Students and faculty, we are in a lockdown situation. This is not a drill. Please stay in your rooms and follow the lockdown procedure. This is not a drill.

Students from a neighboring high school in the district had come to Round Rock to demonstrate about immigration reform. Administrators were concerned that Round Rock students would join or confront the demonstrators and create a dangerous situation, so they ordered the lockdown.

I have been in lockdowns before, and I dare say I helped cause a few when I was in college, but all of those were a number of years ago. What was different for me about this one was the technology involved—starting with the planning for the demonstration.

I learned that, in addition to using radio, advocates for the nationwide demonstrations had turned to IT to advance their cause, spreading the word via Web sites popular with high school students, such as MySpace.com.
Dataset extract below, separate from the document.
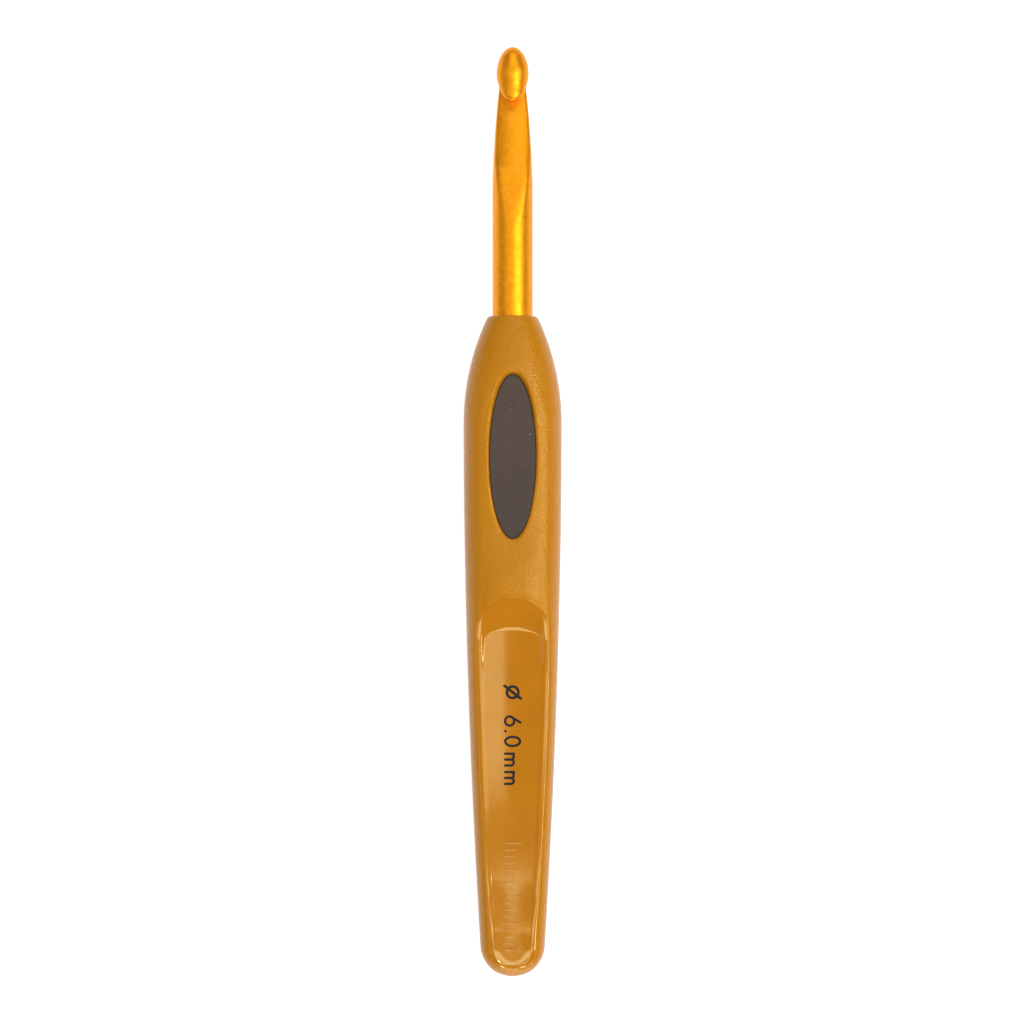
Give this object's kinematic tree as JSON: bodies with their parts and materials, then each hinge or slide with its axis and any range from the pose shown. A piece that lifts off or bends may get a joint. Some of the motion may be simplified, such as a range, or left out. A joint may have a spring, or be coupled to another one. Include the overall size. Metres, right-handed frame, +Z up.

Locally, those sites helped get the word out, but text messaging seemed to be the primary method of communication—a fact con- firmed to me by a few students after the lockdown was lifted.

Teachers noted that many of their students had their phones out and were text messaging like mad during the demonstrations.

Teachers also remarked that the kids didn’t fully understand what they were protesting, nor did they understand all the issues concerning immigration and immigration reform. My response is that this is the classic teachable moment. It may not be found on any end-of-the-year state test, but when students seem to care about something, let’s use it. Let’s direct students to the Internet to research what members of Congress from both sides are saying. Let’s show students the competing immigration bills and help them make sense of the differences among them. Let’s connect students with kids their age who live outside the United States to ask them their feelings about immigration in their countries. Let’s guide students to formally debate the key issues. Then let’s have these students contact their representatives in Congress with their informed opinions.

While I respect and agree with the decision to order the lockdown, I like that students were protesting, even if they did not understand all the nuances of the issues behind their protest. At least they cared, and I bet they felt empowered by the effort.

Futurists have long said that the one constant throughout history is change. What’s different about the past century is the pace of change, with technology as a primary driver. The Round Rock High episode shows the impact technology has in accelerating change. As educators, we cannot stop change, but we can guide it to some degree. We cannot guide it, however, if we do not teach our children that by taking action, they can have a significant effect on their future.

Linda Campbell from the Fort Worth Star-Telegram may have summed up the ultimate lesson of these student demonstrations: “Communications systems and communicators carry enormous power to translate passion into action....Imagine if [students’] organizational skills and energy were harnessed to help keep their peers focused on education, community involvement, and a better future.” Yes,imagine that.